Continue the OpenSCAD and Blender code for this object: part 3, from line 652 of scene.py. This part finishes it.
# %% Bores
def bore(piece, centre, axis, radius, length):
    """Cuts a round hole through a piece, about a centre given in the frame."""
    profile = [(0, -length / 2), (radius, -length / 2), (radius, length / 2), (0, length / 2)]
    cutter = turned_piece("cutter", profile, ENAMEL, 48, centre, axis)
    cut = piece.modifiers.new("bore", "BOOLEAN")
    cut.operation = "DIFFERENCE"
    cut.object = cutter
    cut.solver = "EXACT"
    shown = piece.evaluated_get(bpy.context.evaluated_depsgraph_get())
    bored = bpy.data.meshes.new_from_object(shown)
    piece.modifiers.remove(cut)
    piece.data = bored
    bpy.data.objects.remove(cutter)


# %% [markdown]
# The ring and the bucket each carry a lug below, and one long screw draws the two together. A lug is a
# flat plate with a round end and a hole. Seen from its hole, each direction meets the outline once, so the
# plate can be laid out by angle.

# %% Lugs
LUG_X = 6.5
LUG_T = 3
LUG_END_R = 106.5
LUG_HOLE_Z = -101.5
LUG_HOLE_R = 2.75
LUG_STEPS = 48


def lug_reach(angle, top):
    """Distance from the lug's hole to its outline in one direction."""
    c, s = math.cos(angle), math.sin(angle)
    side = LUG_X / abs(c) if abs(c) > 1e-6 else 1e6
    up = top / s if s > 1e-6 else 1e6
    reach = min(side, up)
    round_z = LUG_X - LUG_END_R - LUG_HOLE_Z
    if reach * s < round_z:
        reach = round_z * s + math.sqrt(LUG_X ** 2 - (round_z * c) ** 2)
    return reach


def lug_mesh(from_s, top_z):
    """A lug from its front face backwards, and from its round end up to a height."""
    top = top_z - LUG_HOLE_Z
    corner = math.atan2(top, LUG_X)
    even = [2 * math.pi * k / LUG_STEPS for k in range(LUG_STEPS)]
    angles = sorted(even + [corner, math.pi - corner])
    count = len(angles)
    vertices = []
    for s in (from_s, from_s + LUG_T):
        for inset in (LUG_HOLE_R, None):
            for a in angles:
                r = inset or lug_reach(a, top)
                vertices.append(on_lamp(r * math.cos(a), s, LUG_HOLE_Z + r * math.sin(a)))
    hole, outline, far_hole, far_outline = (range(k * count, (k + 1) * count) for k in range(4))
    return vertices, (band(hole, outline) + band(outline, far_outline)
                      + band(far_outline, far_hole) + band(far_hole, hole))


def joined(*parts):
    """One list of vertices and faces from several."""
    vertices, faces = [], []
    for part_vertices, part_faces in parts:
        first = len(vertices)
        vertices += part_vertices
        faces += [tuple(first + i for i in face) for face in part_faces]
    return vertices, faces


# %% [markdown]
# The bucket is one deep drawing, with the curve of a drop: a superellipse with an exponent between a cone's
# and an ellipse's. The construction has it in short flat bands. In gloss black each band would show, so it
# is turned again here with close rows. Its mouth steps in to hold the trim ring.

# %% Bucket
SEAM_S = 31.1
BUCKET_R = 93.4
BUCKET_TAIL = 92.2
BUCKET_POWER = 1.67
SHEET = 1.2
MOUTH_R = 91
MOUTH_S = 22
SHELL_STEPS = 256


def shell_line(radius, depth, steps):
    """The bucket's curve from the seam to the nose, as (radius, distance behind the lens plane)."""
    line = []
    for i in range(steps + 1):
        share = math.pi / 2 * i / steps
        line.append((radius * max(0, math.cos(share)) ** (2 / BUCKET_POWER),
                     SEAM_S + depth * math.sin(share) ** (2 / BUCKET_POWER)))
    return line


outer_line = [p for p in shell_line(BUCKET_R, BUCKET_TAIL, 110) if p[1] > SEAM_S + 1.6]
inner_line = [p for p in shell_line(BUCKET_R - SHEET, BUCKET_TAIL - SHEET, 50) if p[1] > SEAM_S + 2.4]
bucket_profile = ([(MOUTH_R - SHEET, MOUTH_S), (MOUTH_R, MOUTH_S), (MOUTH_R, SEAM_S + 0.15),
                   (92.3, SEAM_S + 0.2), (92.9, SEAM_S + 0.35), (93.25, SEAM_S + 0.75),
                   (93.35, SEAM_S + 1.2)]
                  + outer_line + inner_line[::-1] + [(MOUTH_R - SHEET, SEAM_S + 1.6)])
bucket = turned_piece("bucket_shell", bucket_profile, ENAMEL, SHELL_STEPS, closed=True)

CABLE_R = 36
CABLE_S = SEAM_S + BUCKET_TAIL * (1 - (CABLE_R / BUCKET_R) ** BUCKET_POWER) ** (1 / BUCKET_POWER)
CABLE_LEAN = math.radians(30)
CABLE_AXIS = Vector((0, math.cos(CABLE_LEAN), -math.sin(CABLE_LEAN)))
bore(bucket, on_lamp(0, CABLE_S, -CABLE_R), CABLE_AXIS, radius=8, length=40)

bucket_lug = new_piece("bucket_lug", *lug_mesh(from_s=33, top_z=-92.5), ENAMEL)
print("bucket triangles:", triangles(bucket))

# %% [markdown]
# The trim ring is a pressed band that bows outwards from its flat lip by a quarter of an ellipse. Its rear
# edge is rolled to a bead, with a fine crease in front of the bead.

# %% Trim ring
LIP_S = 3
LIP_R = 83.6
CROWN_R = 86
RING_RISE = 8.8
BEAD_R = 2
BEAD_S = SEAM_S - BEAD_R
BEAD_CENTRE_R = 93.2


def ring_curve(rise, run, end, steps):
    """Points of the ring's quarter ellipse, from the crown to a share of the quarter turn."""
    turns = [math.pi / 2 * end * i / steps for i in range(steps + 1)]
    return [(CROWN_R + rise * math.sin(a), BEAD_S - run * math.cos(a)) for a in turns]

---

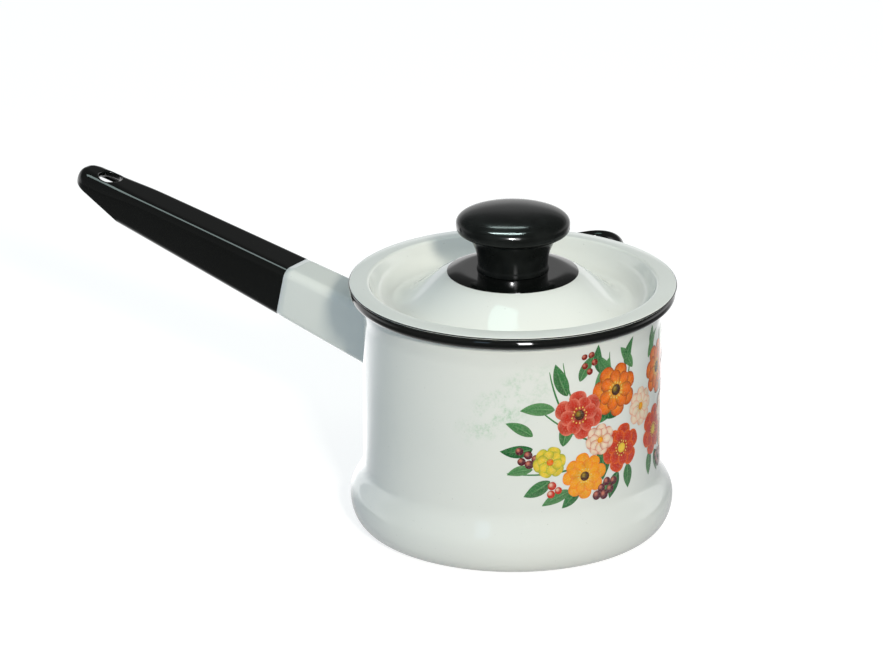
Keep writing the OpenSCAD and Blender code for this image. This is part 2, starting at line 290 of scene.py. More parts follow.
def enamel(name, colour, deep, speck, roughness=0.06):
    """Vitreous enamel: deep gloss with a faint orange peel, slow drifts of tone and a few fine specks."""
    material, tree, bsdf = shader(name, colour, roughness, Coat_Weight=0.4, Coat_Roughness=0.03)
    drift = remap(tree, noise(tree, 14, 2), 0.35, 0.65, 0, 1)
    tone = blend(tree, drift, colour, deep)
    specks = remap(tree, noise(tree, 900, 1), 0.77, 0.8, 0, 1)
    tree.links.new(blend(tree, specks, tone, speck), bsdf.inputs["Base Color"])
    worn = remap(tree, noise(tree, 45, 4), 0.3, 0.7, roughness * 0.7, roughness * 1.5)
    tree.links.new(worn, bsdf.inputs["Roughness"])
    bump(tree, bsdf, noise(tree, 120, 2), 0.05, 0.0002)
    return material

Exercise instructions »
Give again only the lines from the one bearing "Keep writing the" through the one bearing "return material", exactly as they stand.

Exercise solution »
Keep writing the OpenSCAD and Blender code for this image. This is part 2, starting at line 290 of scene.py. More parts follow.
def enamel(name, colour, deep, speck, roughness=0.06):
    """Vitreous enamel: deep gloss with a faint orange peel, slow drifts of tone and a few fine specks."""
    material, tree, bsdf = shader(name, colour, roughness, Coat_Weight=0.4, Coat_Roughness=0.03)
    drift = remap(tree, noise(tree, 14, 2), 0.35, 0.65, 0, 1)
    tone = blend(tree, drift, colour, deep)
    specks = remap(tree, noise(tree, 900, 1), 0.77, 0.8, 0, 1)
    tree.links.new(blend(tree, specks, tone, speck), bsdf.inputs["Base Color"])
    worn = remap(tree, noise(tree, 45, 4), 0.3, 0.7, roughness * 0.7, roughness * 1.5)
    tree.links.new(worn, bsdf.inputs["Roughness"])
    bump(tree, bsdf, noise(tree, 120, 2), 0.05, 0.0002)
    return material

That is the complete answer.